### Given information
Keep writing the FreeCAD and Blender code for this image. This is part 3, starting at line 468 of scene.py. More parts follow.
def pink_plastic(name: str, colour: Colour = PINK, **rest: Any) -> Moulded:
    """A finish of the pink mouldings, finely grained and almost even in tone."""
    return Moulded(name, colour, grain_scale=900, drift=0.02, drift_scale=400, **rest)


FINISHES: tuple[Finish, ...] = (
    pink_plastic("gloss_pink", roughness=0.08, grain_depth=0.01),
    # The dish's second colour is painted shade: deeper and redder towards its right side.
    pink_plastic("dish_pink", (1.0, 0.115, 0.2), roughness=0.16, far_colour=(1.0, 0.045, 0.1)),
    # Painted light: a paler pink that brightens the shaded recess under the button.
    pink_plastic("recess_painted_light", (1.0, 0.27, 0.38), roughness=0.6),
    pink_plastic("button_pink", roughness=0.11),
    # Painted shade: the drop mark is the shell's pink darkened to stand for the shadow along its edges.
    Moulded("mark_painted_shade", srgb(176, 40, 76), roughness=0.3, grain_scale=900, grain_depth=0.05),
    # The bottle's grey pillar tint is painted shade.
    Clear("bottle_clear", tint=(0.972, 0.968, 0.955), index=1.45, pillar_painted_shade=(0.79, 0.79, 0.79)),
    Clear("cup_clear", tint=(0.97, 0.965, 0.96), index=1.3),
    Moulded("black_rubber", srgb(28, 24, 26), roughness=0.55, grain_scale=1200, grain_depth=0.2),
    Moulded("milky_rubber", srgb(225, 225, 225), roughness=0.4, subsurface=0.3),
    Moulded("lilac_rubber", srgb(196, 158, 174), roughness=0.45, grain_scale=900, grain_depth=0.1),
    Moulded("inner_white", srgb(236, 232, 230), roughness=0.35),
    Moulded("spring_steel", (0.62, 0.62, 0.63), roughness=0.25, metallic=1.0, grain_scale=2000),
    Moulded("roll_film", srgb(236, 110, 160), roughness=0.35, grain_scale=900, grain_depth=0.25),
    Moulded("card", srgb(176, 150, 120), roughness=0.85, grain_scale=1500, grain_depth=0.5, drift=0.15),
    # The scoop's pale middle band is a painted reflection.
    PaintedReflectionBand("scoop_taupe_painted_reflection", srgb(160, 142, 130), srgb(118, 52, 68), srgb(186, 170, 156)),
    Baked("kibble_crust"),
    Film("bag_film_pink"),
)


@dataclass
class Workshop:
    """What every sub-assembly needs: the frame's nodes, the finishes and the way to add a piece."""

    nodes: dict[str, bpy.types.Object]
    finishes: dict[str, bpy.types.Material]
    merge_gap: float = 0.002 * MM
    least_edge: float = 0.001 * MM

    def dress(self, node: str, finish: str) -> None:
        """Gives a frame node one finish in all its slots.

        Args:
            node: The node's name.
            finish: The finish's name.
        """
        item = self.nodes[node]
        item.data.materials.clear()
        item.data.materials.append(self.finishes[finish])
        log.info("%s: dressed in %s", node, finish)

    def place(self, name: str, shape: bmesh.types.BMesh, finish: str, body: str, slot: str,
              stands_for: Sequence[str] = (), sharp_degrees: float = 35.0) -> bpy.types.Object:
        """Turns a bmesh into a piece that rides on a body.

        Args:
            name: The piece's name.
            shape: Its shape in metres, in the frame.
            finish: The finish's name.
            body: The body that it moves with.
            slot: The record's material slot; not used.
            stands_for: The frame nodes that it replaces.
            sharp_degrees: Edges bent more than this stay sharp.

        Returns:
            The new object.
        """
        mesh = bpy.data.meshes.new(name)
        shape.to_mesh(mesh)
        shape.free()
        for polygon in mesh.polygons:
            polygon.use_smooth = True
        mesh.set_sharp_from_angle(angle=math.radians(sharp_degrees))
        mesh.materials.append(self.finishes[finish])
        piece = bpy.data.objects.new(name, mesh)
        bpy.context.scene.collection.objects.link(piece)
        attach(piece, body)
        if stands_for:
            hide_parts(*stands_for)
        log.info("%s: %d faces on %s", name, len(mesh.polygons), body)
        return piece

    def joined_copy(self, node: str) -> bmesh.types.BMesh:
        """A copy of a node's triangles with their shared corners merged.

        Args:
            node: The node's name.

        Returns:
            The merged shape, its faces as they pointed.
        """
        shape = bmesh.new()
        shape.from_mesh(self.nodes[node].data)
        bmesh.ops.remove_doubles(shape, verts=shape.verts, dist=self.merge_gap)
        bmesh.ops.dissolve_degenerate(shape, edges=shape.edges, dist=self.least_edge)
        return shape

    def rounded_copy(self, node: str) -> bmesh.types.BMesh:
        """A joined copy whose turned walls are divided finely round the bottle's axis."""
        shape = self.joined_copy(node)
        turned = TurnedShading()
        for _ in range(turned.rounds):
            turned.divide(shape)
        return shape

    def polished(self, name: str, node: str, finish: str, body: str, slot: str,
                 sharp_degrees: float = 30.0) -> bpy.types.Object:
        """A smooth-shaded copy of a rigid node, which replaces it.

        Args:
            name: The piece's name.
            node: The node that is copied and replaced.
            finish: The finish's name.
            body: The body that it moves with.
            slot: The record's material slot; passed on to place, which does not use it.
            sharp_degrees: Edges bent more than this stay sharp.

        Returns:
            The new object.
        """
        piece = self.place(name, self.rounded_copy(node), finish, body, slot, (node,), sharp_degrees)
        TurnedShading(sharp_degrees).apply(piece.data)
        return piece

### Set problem
Type out the whole listing above again, exactly as it stands.

### Right answer
Keep writing the FreeCAD and Blender code for this image. This is part 3, starting at line 468 of scene.py. More parts follow.
def pink_plastic(name: str, colour: Colour = PINK, **rest: Any) -> Moulded:
    """A finish of the pink mouldings, finely grained and almost even in tone."""
    return Moulded(name, colour, grain_scale=900, drift=0.02, drift_scale=400, **rest)


FINISHES: tuple[Finish, ...] = (
    pink_plastic("gloss_pink", roughness=0.08, grain_depth=0.01),
    # The dish's second colour is painted shade: deeper and redder towards its right side.
    pink_plastic("dish_pink", (1.0, 0.115, 0.2), roughness=0.16, far_colour=(1.0, 0.045, 0.1)),
    # Painted light: a paler pink that brightens the shaded recess under the button.
    pink_plastic("recess_painted_light", (1.0, 0.27, 0.38), roughness=0.6),
    pink_plastic("button_pink", roughness=0.11),
    # Painted shade: the drop mark is the shell's pink darkened to stand for the shadow along its edges.
    Moulded("mark_painted_shade", srgb(176, 40, 76), roughness=0.3, grain_scale=900, grain_depth=0.05),
    # The bottle's grey pillar tint is painted shade.
    Clear("bottle_clear", tint=(0.972, 0.968, 0.955), index=1.45, pillar_painted_shade=(0.79, 0.79, 0.79)),
    Clear("cup_clear", tint=(0.97, 0.965, 0.96), index=1.3),
    Moulded("black_rubber", srgb(28, 24, 26), roughness=0.55, grain_scale=1200, grain_depth=0.2),
    Moulded("milky_rubber", srgb(225, 225, 225), roughness=0.4, subsurface=0.3),
    Moulded("lilac_rubber", srgb(196, 158, 174), roughness=0.45, grain_scale=900, grain_depth=0.1),
    Moulded("inner_white", srgb(236, 232, 230), roughness=0.35),
    Moulded("spring_steel", (0.62, 0.62, 0.63), roughness=0.25, metallic=1.0, grain_scale=2000),
    Moulded("roll_film", srgb(236, 110, 160), roughness=0.35, grain_scale=900, grain_depth=0.25),
    Moulded("card", srgb(176, 150, 120), roughness=0.85, grain_scale=1500, grain_depth=0.5, drift=0.15),
    # The scoop's pale middle band is a painted reflection.
    PaintedReflectionBand("scoop_taupe_painted_reflection", srgb(160, 142, 130), srgb(118, 52, 68), srgb(186, 170, 156)),
    Baked("kibble_crust"),
    Film("bag_film_pink"),
)


@dataclass
class Workshop:
    """What every sub-assembly needs: the frame's nodes, the finishes and the way to add a piece."""

    nodes: dict[str, bpy.types.Object]
    finishes: dict[str, bpy.types.Material]
    merge_gap: float = 0.002 * MM
    least_edge: float = 0.001 * MM

    def dress(self, node: str, finish: str) -> None:
        """Gives a frame node one finish in all its slots.

        Args:
            node: The node's name.
            finish: The finish's name.
        """
        item = self.nodes[node]
        item.data.materials.clear()
        item.data.materials.append(self.finishes[finish])
        log.info("%s: dressed in %s", node, finish)

    def place(self, name: str, shape: bmesh.types.BMesh, finish: str, body: str, slot: str,
              stands_for: Sequence[str] = (), sharp_degrees: float = 35.0) -> bpy.types.Object:
        """Turns a bmesh into a piece that rides on a body.

        Args:
            name: The piece's name.
            shape: Its shape in metres, in the frame.
            finish: The finish's name.
            body: The body that it moves with.
            slot: The record's material slot; not used.
            stands_for: The frame nodes that it replaces.
            sharp_degrees: Edges bent more than this stay sharp.

        Returns:
            The new object.
        """
        mesh = bpy.data.meshes.new(name)
        shape.to_mesh(mesh)
        shape.free()
        for polygon in mesh.polygons:
            polygon.use_smooth = True
        mesh.set_sharp_from_angle(angle=math.radians(sharp_degrees))
        mesh.materials.append(self.finishes[finish])
        piece = bpy.data.objects.new(name, mesh)
        bpy.context.scene.collection.objects.link(piece)
        attach(piece, body)
        if stands_for:
            hide_parts(*stands_for)
        log.info("%s: %d faces on %s", name, len(mesh.polygons), body)
        return piece

    def joined_copy(self, node: str) -> bmesh.types.BMesh:
        """A copy of a node's triangles with their shared corners merged.

        Args:
            node: The node's name.

        Returns:
            The merged shape, its faces as they pointed.
        """
        shape = bmesh.new()
        shape.from_mesh(self.nodes[node].data)
        bmesh.ops.remove_doubles(shape, verts=shape.verts, dist=self.merge_gap)
        bmesh.ops.dissolve_degenerate(shape, edges=shape.edges, dist=self.least_edge)
        return shape

    def rounded_copy(self, node: str) -> bmesh.types.BMesh:
        """A joined copy whose turned walls are divided finely round the bottle's axis."""
        shape = self.joined_copy(node)
        turned = TurnedShading()
        for _ in range(turned.rounds):
            turned.divide(shape)
        return shape

    def polished(self, name: str, node: str, finish: str, body: str, slot: str,
                 sharp_degrees: float = 30.0) -> bpy.types.Object:
        """A smooth-shaded copy of a rigid node, which replaces it.

        Args:
            name: The piece's name.
            node: The node that is copied and replaced.
            finish: The finish's name.
            body: The body that it moves with.
            slot: The record's material slot; passed on to place, which does not use it.
            sharp_degrees: Edges bent more than this stay sharp.

        Returns:
            The new object.
        """
        piece = self.place(name, self.rounded_copy(node), finish, body, slot, (node,), sharp_degrees)
        TurnedShading(sharp_degrees).apply(piece.data)
        return piece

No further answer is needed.